Required work>
Could you give the data below again, exactly and completely?

Stored data>
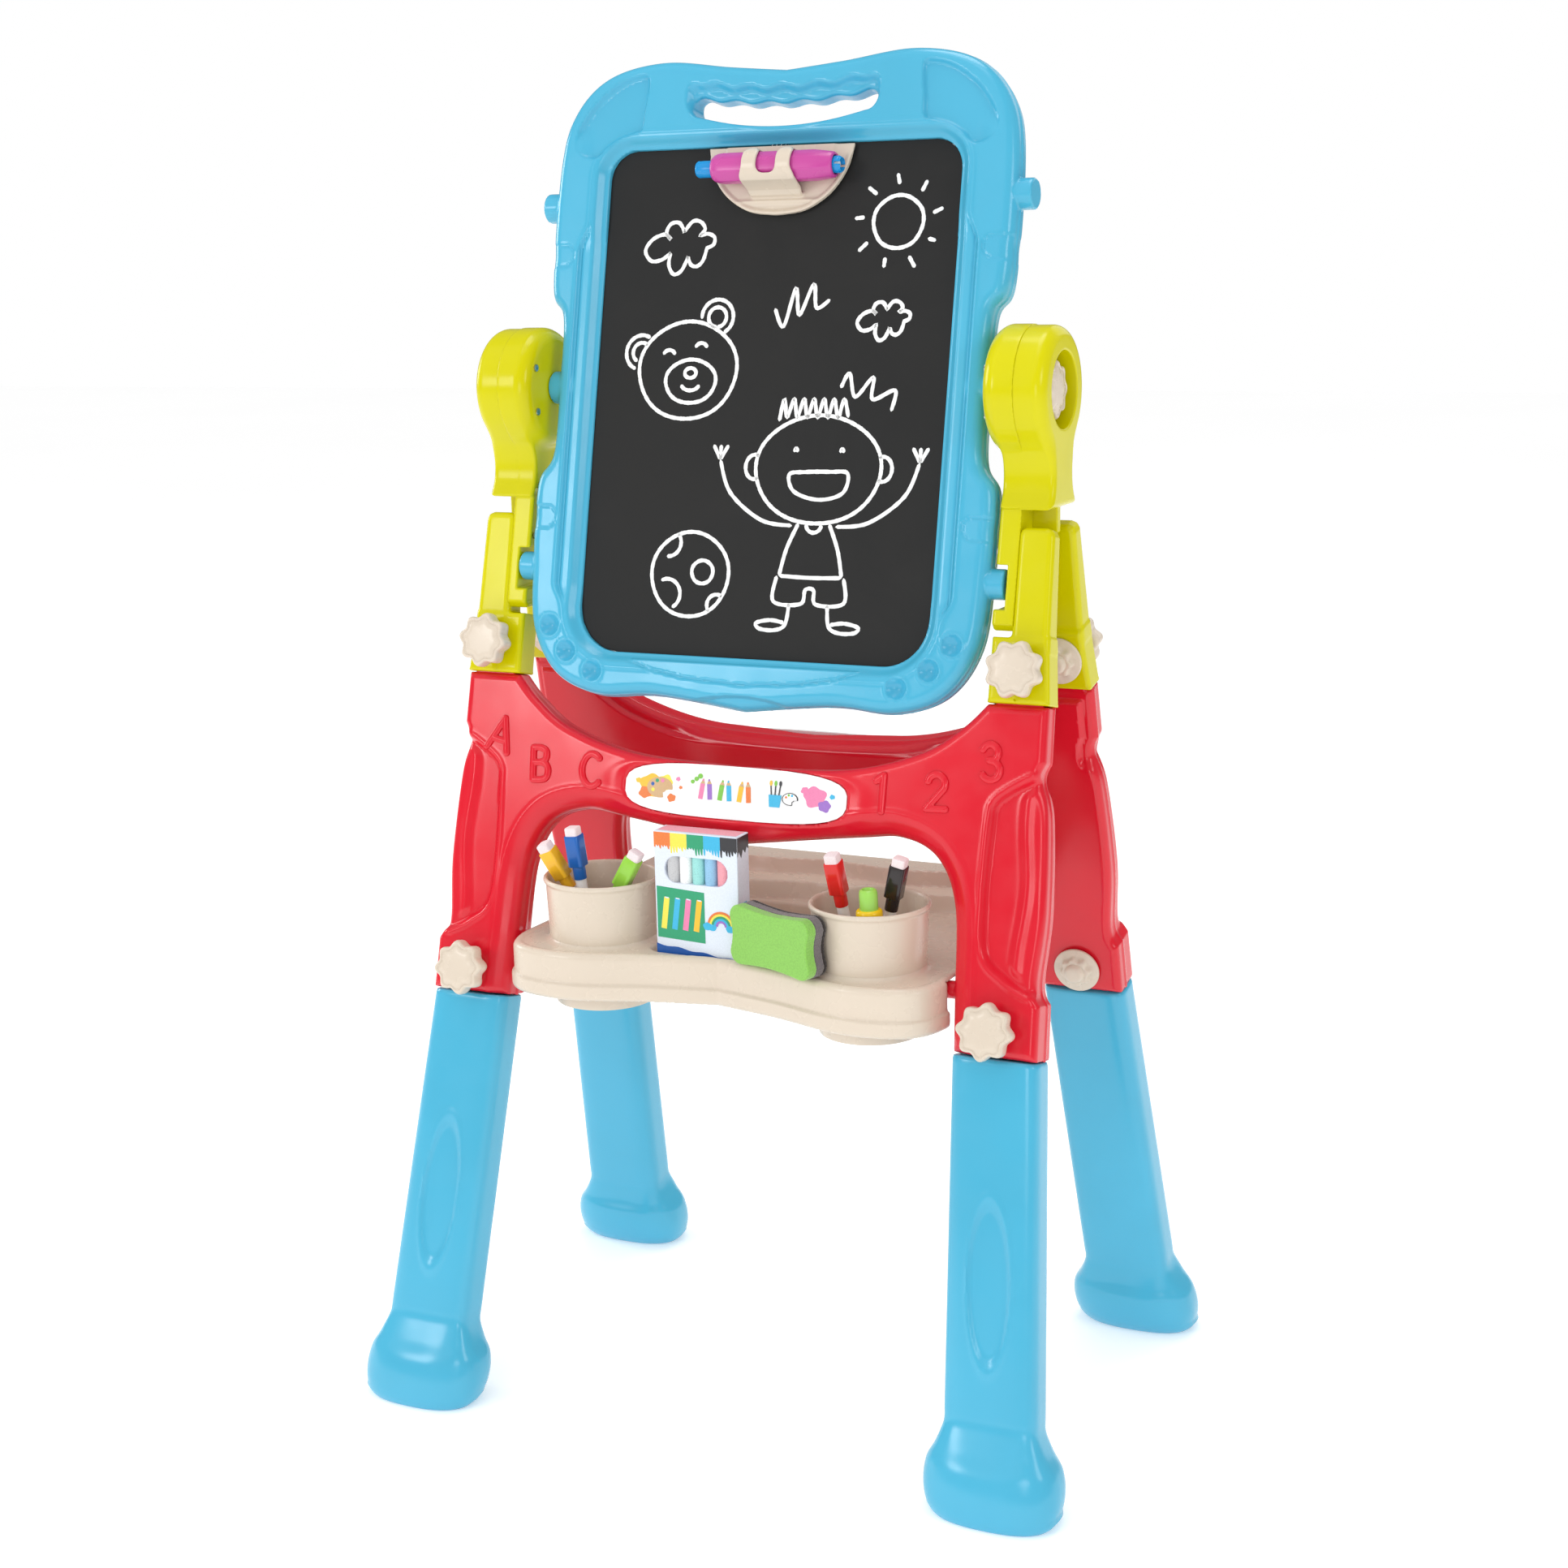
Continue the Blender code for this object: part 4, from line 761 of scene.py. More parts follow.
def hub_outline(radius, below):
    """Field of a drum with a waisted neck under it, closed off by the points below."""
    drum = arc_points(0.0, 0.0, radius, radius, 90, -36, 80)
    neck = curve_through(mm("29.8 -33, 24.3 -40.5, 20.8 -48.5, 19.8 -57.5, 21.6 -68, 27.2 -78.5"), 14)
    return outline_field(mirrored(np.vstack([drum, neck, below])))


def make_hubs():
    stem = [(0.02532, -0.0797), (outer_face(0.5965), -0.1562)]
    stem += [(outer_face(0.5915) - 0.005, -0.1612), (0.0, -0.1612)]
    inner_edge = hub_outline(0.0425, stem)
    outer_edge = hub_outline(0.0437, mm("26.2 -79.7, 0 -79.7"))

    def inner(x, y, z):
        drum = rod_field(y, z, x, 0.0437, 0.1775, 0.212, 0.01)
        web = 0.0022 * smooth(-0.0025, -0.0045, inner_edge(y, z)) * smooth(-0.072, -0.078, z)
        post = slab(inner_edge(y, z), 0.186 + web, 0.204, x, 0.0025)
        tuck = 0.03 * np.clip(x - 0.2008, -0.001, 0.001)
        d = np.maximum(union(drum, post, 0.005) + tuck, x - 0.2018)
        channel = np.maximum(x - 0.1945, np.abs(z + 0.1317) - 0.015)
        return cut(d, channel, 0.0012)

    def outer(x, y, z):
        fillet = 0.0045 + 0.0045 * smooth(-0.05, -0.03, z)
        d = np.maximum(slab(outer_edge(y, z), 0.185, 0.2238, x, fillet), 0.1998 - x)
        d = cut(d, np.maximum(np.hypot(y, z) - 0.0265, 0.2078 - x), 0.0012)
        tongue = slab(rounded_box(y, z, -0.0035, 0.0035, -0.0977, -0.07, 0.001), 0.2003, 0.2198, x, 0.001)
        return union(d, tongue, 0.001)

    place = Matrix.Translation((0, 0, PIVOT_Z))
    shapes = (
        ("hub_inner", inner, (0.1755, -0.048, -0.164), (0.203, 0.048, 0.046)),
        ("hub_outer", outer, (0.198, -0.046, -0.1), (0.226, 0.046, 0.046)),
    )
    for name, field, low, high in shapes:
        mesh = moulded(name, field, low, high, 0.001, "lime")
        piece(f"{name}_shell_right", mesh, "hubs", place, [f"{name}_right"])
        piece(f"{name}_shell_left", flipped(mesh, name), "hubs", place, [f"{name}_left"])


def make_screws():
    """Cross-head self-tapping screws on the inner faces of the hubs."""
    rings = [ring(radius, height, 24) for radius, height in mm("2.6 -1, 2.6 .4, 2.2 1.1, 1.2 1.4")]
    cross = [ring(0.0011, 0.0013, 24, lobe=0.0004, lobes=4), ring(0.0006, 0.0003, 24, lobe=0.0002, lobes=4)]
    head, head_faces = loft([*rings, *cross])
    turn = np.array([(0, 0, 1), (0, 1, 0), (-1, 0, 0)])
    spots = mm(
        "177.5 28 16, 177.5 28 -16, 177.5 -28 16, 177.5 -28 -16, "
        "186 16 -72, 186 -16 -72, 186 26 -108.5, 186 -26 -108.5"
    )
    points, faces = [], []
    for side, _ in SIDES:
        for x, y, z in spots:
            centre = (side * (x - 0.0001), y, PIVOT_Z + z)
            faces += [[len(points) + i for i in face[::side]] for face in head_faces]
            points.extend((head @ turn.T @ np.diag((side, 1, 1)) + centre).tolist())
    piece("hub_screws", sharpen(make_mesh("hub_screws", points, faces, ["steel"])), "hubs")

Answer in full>
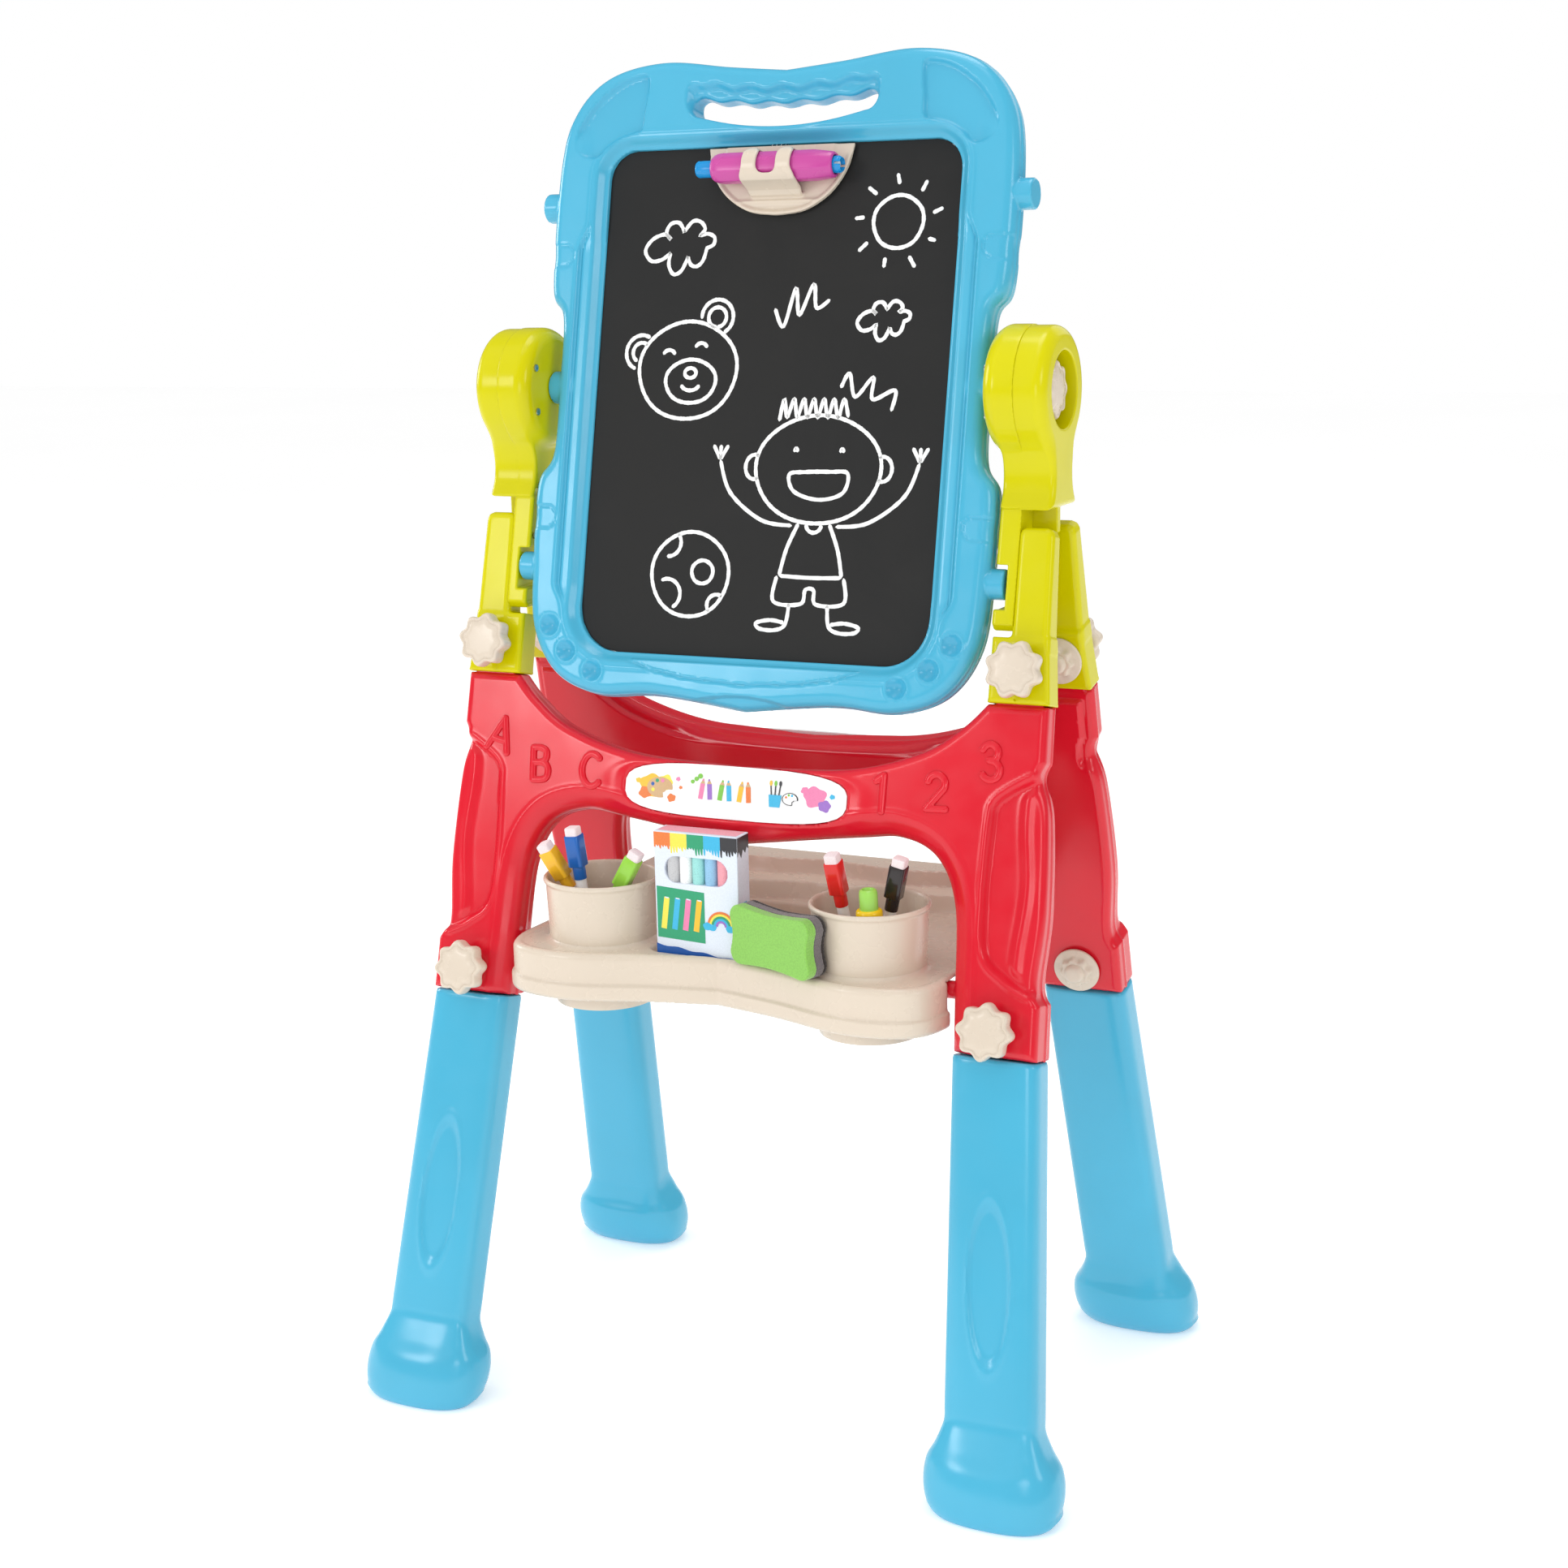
Continue the Blender code for this object: part 4, from line 761 of scene.py. More parts follow.
def hub_outline(radius, below):
    """Field of a drum with a waisted neck under it, closed off by the points below."""
    drum = arc_points(0.0, 0.0, radius, radius, 90, -36, 80)
    neck = curve_through(mm("29.8 -33, 24.3 -40.5, 20.8 -48.5, 19.8 -57.5, 21.6 -68, 27.2 -78.5"), 14)
    return outline_field(mirrored(np.vstack([drum, neck, below])))


def make_hubs():
    stem = [(0.02532, -0.0797), (outer_face(0.5965), -0.1562)]
    stem += [(outer_face(0.5915) - 0.005, -0.1612), (0.0, -0.1612)]
    inner_edge = hub_outline(0.0425, stem)
    outer_edge = hub_outline(0.0437, mm("26.2 -79.7, 0 -79.7"))

    def inner(x, y, z):
        drum = rod_field(y, z, x, 0.0437, 0.1775, 0.212, 0.01)
        web = 0.0022 * smooth(-0.0025, -0.0045, inner_edge(y, z)) * smooth(-0.072, -0.078, z)
        post = slab(inner_edge(y, z), 0.186 + web, 0.204, x, 0.0025)
        tuck = 0.03 * np.clip(x - 0.2008, -0.001, 0.001)
        d = np.maximum(union(drum, post, 0.005) + tuck, x - 0.2018)
        channel = np.maximum(x - 0.1945, np.abs(z + 0.1317) - 0.015)
        return cut(d, channel, 0.0012)

    def outer(x, y, z):
        fillet = 0.0045 + 0.0045 * smooth(-0.05, -0.03, z)
        d = np.maximum(slab(outer_edge(y, z), 0.185, 0.2238, x, fillet), 0.1998 - x)
        d = cut(d, np.maximum(np.hypot(y, z) - 0.0265, 0.2078 - x), 0.0012)
        tongue = slab(rounded_box(y, z, -0.0035, 0.0035, -0.0977, -0.07, 0.001), 0.2003, 0.2198, x, 0.001)
        return union(d, tongue, 0.001)

    place = Matrix.Translation((0, 0, PIVOT_Z))
    shapes = (
        ("hub_inner", inner, (0.1755, -0.048, -0.164), (0.203, 0.048, 0.046)),
        ("hub_outer", outer, (0.198, -0.046, -0.1), (0.226, 0.046, 0.046)),
    )
    for name, field, low, high in shapes:
        mesh = moulded(name, field, low, high, 0.001, "lime")
        piece(f"{name}_shell_right", mesh, "hubs", place, [f"{name}_right"])
        piece(f"{name}_shell_left", flipped(mesh, name), "hubs", place, [f"{name}_left"])


def make_screws():
    """Cross-head self-tapping screws on the inner faces of the hubs."""
    rings = [ring(radius, height, 24) for radius, height in mm("2.6 -1, 2.6 .4, 2.2 1.1, 1.2 1.4")]
    cross = [ring(0.0011, 0.0013, 24, lobe=0.0004, lobes=4), ring(0.0006, 0.0003, 24, lobe=0.0002, lobes=4)]
    head, head_faces = loft([*rings, *cross])
    turn = np.array([(0, 0, 1), (0, 1, 0), (-1, 0, 0)])
    spots = mm(
        "177.5 28 16, 177.5 28 -16, 177.5 -28 16, 177.5 -28 -16, "
        "186 16 -72, 186 -16 -72, 186 26 -108.5, 186 -26 -108.5"
    )
    points, faces = [], []
    for side, _ in SIDES:
        for x, y, z in spots:
            centre = (side * (x - 0.0001), y, PIVOT_Z + z)
            faces += [[len(points) + i for i in face[::side]] for face in head_faces]
            points.extend((head @ turn.T @ np.diag((side, 1, 1)) + centre).tolist())
    piece("hub_screws", sharpen(make_mesh("hub_screws", points, faces, ["steel"])), "hubs")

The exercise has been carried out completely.